Below are records; reproduce exactly the lines from the one that has "Keep writing the" through the one that has "origin=rivet_origin, axis=UP, close=False)", ends included, and nothing more.

────

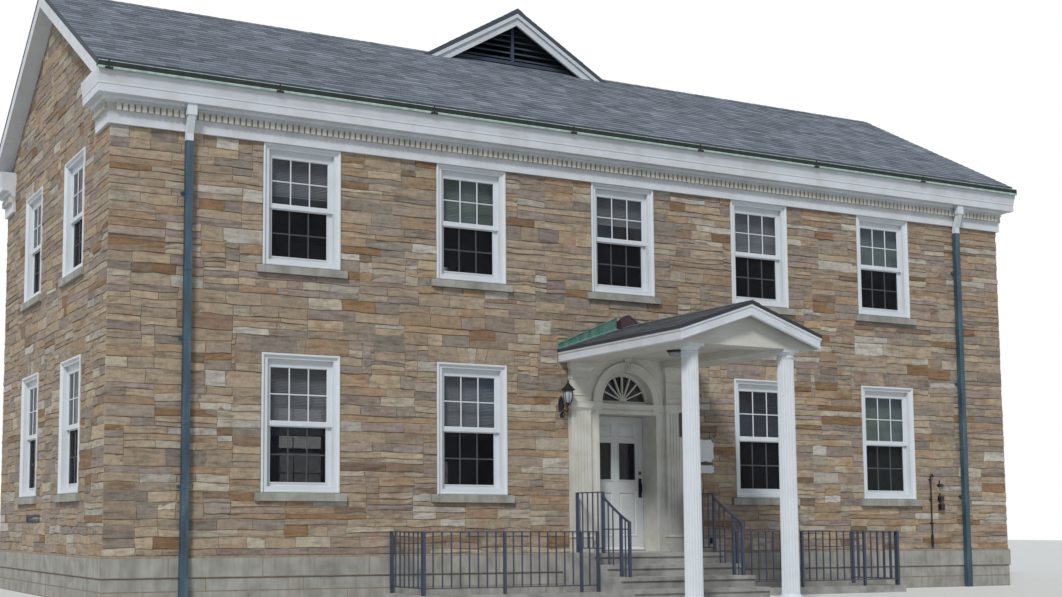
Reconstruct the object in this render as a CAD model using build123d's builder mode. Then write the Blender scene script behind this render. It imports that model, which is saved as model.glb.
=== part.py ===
from build123d import *
import os
from math import cos, hypot, radians, sin

os.makedirs("parts", exist_ok=True)

# Driving sizes, in millimetres. X runs along the front, Y goes into the building
# from the front, and Z is the height above the ground.
bay = 2743                     # window spacing along the front
bays_each_side = 2             # bays left and right of the door
corner_margin = 2781           # last bay line to the corner
wall_depth = 6776              # front face to rear face
wall_thickness = 400
riser = 165
riser_count = 4
floor_thickness = 250
upper_floor_rise = 3180        # ground floor to upper floor

# Windows
frame_width = 1186
lower_frame_rise = 861         # above the ground floor
lower_frame_height = 1939
upper_frame_rise = 4040        # above the ground floor
upper_frame_height = 1734
side_window_near = 1920        # front face to the nearer window of a side wall
side_window_far = 4608
window_reveal = 8              # face of the wall to face of the frame
frame_depth = 150
casing_width = 92
casing_head = 77
frame_foot = 83
sash_thickness = 38
sash_setback = 60              # face of the frame to face of the upper sash
stile_width = 65
top_rail = 108
meeting_rail = 61
bottom_rail = 48
glass_thickness = 6
sill_width = 1369
sill_height = 118
sill_projection = 62
sill_seat = 150                # depth of the sill under the frame

# Roof
eave_rise = 6539               # ground floor to the lip of the gutter
eave_reach = 302               # wall face to the lip of the gutter
main_slope = 0.5958
roof_thickness = 88            # measured upright
rake_overhang = 262
gable_overhang = 234           # boards of the cross gable, past the ridge and the rear wall
cross_half_span = 5480         # cross gable, measured at the height of the eave
cross_slope = 0.58
verge_gap = 1                  # mitre between boards that meet at a ridge

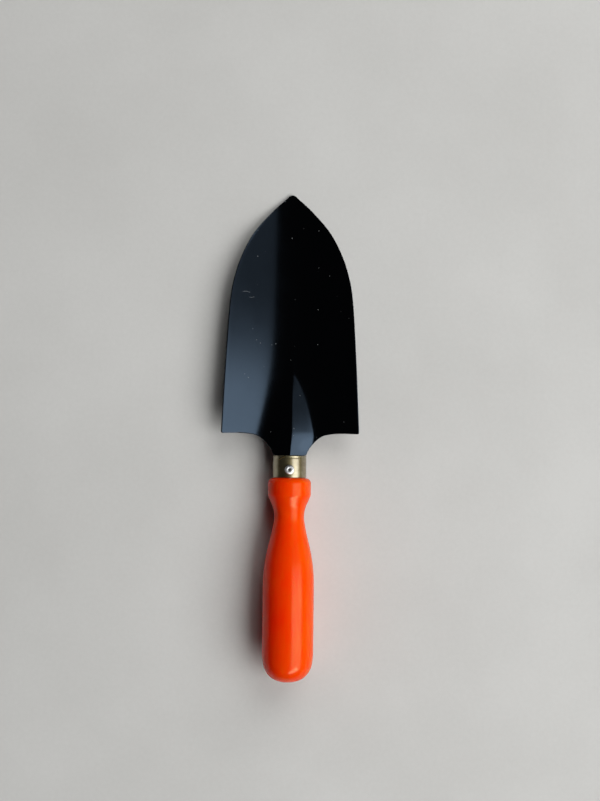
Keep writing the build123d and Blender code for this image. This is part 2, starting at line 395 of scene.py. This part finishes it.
# ------------------------------------------------------------------ rivet
# Heights above the ferrule's axis and radii. The shank ends just inside the ferrule.
RIVET_AT = 7.7            # behind the front rim
SHANK_END = 7.6
SHANK_R = 1.2
SLEEVE_BORE_R = 0.74
FLANGE_TOP = FERRULE_R + 0.83
FLANGE_R = 2.5
FLANGE = ((0.3, SLEEVE_BORE_R), (0.12, 0.86), (0.02, 1.05), (0, 1.3), (0.02, 1.7), (0.12, 2.1),
          (0.26, 2.34), (0.45, 2.47), (0.62, FLANGE_R))                    # depth below the top, radius
FLANGE_FOOT = [(FERRULE_BORE_R + 0.35, FLANGE_R), (FERRULE_BORE_R + 0.3, 2.3)]     # in the ferrule's wall
PIN_TOP = FERRULE_R + 0.52
PIN_R = 0.71
PIN_END = [(PIN_TOP - 0.12, PIN_R), (PIN_TOP, 0.55), (PIN_TOP - 0.05, 0.3), (PIN_TOP + 0.05, 0.12),
           (PIN_TOP + 0.02, 0)]           # broken off a little unevenly

rivet_origin = RIM + AXIS * RIVET_AT
head = [(SHANK_END, SLEEVE_BORE_R)]
head += [(FLANGE_TOP - depth, radius) for depth, radius in FLANGE]
head += [*FLANGE_FOOT, (SHANK_END, SHANK_R)]
rivet = lathe("rivet_head", head, 64, origin=rivet_origin, axis=UP)
pin = lathe("rivet_pin", [(SHANK_END, 0), (SHANK_END, PIN_R), *PIN_END], 32,
            origin=rivet_origin, axis=UP, close=False)

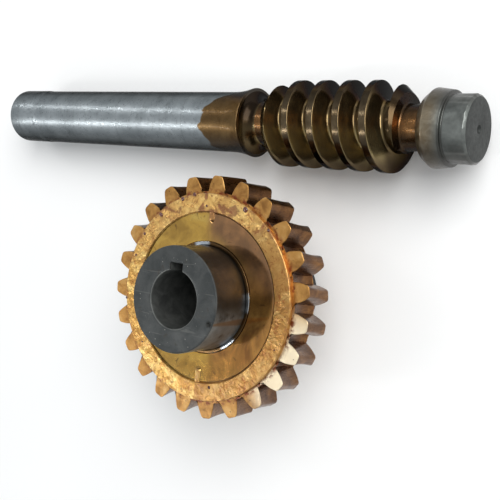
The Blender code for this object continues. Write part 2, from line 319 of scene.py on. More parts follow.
def build_worm(place, materials):
    profile = thread_profile()
    section = [(-offset, radius) for offset, radius in reversed(profile)] + profile[1:]
    offsets = [offset for offset, radius in section]
    radii = [radius for offset, radius in section]
    across = len(section) - 1

    bm = bmesh.new()
    angles = [TURN * i / WORM_STEPS for i in range(WORM_STEPS)]

    def end_ring(z):
        """Where the thread is cut off square at one end of the threaded length."""
        ring = []
        for angle in angles:
            offset = (z - THREAD_PHASE - LEAD * angle / TURN + LEAD / 2) % LEAD - LEAD / 2
            radius = min(THREAD_END_R, float(np.interp(offset, offsets, radii)))
            ring.append(bm.verts.new(polar(radius, angle, z)))
        return ring

    low_ring, high_ring = end_ring(-THREAD_END_FAR), end_ring(THREAD_END_NEAR)
    first_turn = math.floor((-THREAD_END_FAR - THREAD_PHASE) / LEAD) - 1
    start = THREAD_PHASE + first_turn * LEAD
    total = math.ceil((THREAD_END_NEAR - start) / LEAD + 1) * WORM_STEPS
    made = {}

    def thread_vertex(i, k):
        """The vertex at angle step i, counted on over all turns, and point k of the section."""
        if k == across:
            i, k = i + WORM_STEPS, 0
        z = start + LEAD * i / WORM_STEPS + offsets[k]
        if z <= -THREAD_END_FAR:
            return low_ring[i % WORM_STEPS]
        if z >= THREAD_END_NEAR:
            return high_ring[i % WORM_STEPS]
        if (i, k) not in made:
            radius = min(radii[k], threaded_blank_radius(z))
            made[i, k] = bm.verts.new(polar(radius, angles[i % WORM_STEPS], z))
        return made[i, k]

    for i in range(total):
        for k in range(across):
            corners = [thread_vertex(i, k), thread_vertex(i + 1, k),
                       thread_vertex(i + 1, k + 1), thread_vertex(i, k + 1)]
            corners = list(dict.fromkeys(corners))
            if len(corners) > 2:
                bm.faces.new(corners)

    def turned_part(outline, joins):
        rings = []
        for radius, z in outline:
            steps = angles if radius > 0 else angles[:1]
            rings.append([bm.verts.new(polar(worn(radius, a, z), a, z)) for a in steps])
        for first, second in zip(rings, rings[1:]):
            ring_faces(bm, first, second)
        ring_faces(bm, rings[0 if joins is high_ring else -1], joins)

    turned_part(shank_rings(), low_ring)
    turned_part(journal_rings(), high_ring)
    worm = finish_mesh("worm", bm, place, materials, worm_zone)
    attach(worm, "worm")
    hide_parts("worm_shaft")
    return worm


# Slots of worm_materials, rim_materials and hub_materials, in their order.
SHANK, THREAD_FLANK, CREST, NECK, COLLAR, END_FACE = range(6)
BAND, DISC, TOOTH_FACE, TOOTH_FLANK = range(4)
HUB_FACE, HUB_SIDE, BORE = range(3)


def worm_zone(point):
    """The material slot for a face of the worm."""
    radius, z = math.hypot(point.x, point.y), point.z
    if z < -FLARE_START or z < -FLARE_END + 0.3 and radius > SHANK_R - 1.5:
        return SHANK
    if z < -THREAD_END_FAR + 0.01:
        return NECK if z > -RECESS_START else THREAD_FLANK
    if z < THREAD_END_NEAR:
        return CREST if radius > WORM_TIP_R - 0.12 else THREAD_FLANK
    if z < COLLAR_START + 0.2:
        return NECK
    return END_FACE if z > JOURNAL_END - 0.2 or radius < CENTRE_HOLE_R else COLLAR


# ======================================================
# The worm wheel
# ======================================================

def space_edge(radius, z, side):
    """Angle of one edge of a tooth space: the widest that the worm's thread reaches there."""
    deepest = math.sqrt((WORM_TIP_R + TIP_CLEARANCE) ** 2 - z ** 2)
    shallowest = CENTRE_DISTANCE - radius
    reached = []
    for i in range(RACK_SAMPLES + 1):
        h = shallowest + (deepest - shallowest) * i / RACK_SAMPLES
        half = (thread_thickness(math.hypot(h, z)) + BACKLASH) / 2
        rack_y = side * half + LEAD / TURN * math.atan2(z, h)
        x = CENTRE_DISTANCE - h
        for sign in (1, -1):
            y = sign * math.sqrt(max(radius ** 2 - x ** 2, 0))
            reached.append(side * (math.atan2(y, x) - (y - rack_y) / WHEEL_PITCH_R))
    return side * max(reached)


def tooth_ring(z, inset):
    """Outline of the toothed wheel at height z. inset shrinks the teeth, to break their edges."""
    corner = 1.3
    root = CENTRE_DISTANCE - math.sqrt((WORM_TIP_R + TIP_CLEARANCE) ** 2 - z ** 2)
    tip = WHEEL_OUTER_R - inset
    flank_end = tip - corner
    sides = []
    for side in (-1, 1):
        points = []
        for i in range(FLANK_POINTS):
            radius = root + (flank_end - root) * (i / (FLANK_POINTS - 1)) ** 1.4
            angle = space_edge(radius, z, side) + side * inset / radius
            points.append((radius, angle))
        for i in range(1, CORNER_POINTS + 1):
            turn = math.pi / 2 * i / CORNER_POINTS
            radius = flank_end + corner * math.sin(turn)
            shift = (inset + corner * (1 - math.cos(turn))) / radius
            points.append((radius, space_edge(min(radius, tip), z, side) + side * shift))
        sides.append(points)
    left, right = sides
    pitch = TURN / TEETH
    low, high = left[0][1], right[0][1]
    space = list(reversed(left))
    space += [(root, low + (high - low) * i / (FLOOR_POINTS + 1))
              for i in range(1, FLOOR_POINTS + 1)]
    space += right
    land_low, land_high = right[-1][1], left[-1][1] + pitch
    space += [(tip, land_low + (land_high - land_low) * i / (LAND_POINTS + 1))
              for i in range(1, LAND_POINTS + 1)]
    return [polar(radius, angle + tooth * pitch + TEETH_TURN, z)
            for tooth in range(TEETH) for radius, angle in space]


# Tongues of the raised band that run in over the disc: angle, inner radius and half width.
TONGUES = [(math.radians(-1), 50.8, 2.6), (math.radians(-179), 47.8, 2.6)]


def front_height(radius, angle):
    """Height of the rim's front face: disc, step, crinkled band and the tongues across it."""
    band = smooth_step(radius, DISC_R - 1.2, DISC_R + 0.5)
    for middle, inner, half_width in TONGUES:
        aside = abs((angle - middle + math.pi) % TURN - math.pi) * radius
        tip = max(inner + half_width - radius, 0)
        reach = smooth_step(half_width - math.hypot(aside, tip), 0.0, 1.4)
        if radius < DISC_R + 1:
            band = max(band, reach * 0.8)
    place = Vector((radius * math.cos(angle), radius * math.sin(angle), 0))
    crinkle = 0.16 * noise.noise(place * 0.22) + 0.10 * noise.noise(place * 0.6 + Vector((9, 0, 0)))
    edge_fade = smooth_step(BAND_R - radius, 0.0, 1.2)
    return DISC_Z + (BAND_Z - DISC_Z) * band + crinkle * band * edge_fade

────

> RESULT BELOW
Keep writing the build123d and Blender code for this image. This is part 2, starting at line 395 of scene.py. This part finishes it.
# ------------------------------------------------------------------ rivet
# Heights above the ferrule's axis and radii. The shank ends just inside the ferrule.
RIVET_AT = 7.7            # behind the front rim
SHANK_END = 7.6
SHANK_R = 1.2
SLEEVE_BORE_R = 0.74
FLANGE_TOP = FERRULE_R + 0.83
FLANGE_R = 2.5
FLANGE = ((0.3, SLEEVE_BORE_R), (0.12, 0.86), (0.02, 1.05), (0, 1.3), (0.02, 1.7), (0.12, 2.1),
          (0.26, 2.34), (0.45, 2.47), (0.62, FLANGE_R))                    # depth below the top, radius
FLANGE_FOOT = [(FERRULE_BORE_R + 0.35, FLANGE_R), (FERRULE_BORE_R + 0.3, 2.3)]     # in the ferrule's wall
PIN_TOP = FERRULE_R + 0.52
PIN_R = 0.71
PIN_END = [(PIN_TOP - 0.12, PIN_R), (PIN_TOP, 0.55), (PIN_TOP - 0.05, 0.3), (PIN_TOP + 0.05, 0.12),
           (PIN_TOP + 0.02, 0)]           # broken off a little unevenly

rivet_origin = RIM + AXIS * RIVET_AT
head = [(SHANK_END, SLEEVE_BORE_R)]
head += [(FLANGE_TOP - depth, radius) for depth, radius in FLANGE]
head += [*FLANGE_FOOT, (SHANK_END, SHANK_R)]
rivet = lathe("rivet_head", head, 64, origin=rivet_origin, axis=UP)
pin = lathe("rivet_pin", [(SHANK_END, 0), (SHANK_END, PIN_R), *PIN_END], 32,
            origin=rivet_origin, axis=UP, close=False)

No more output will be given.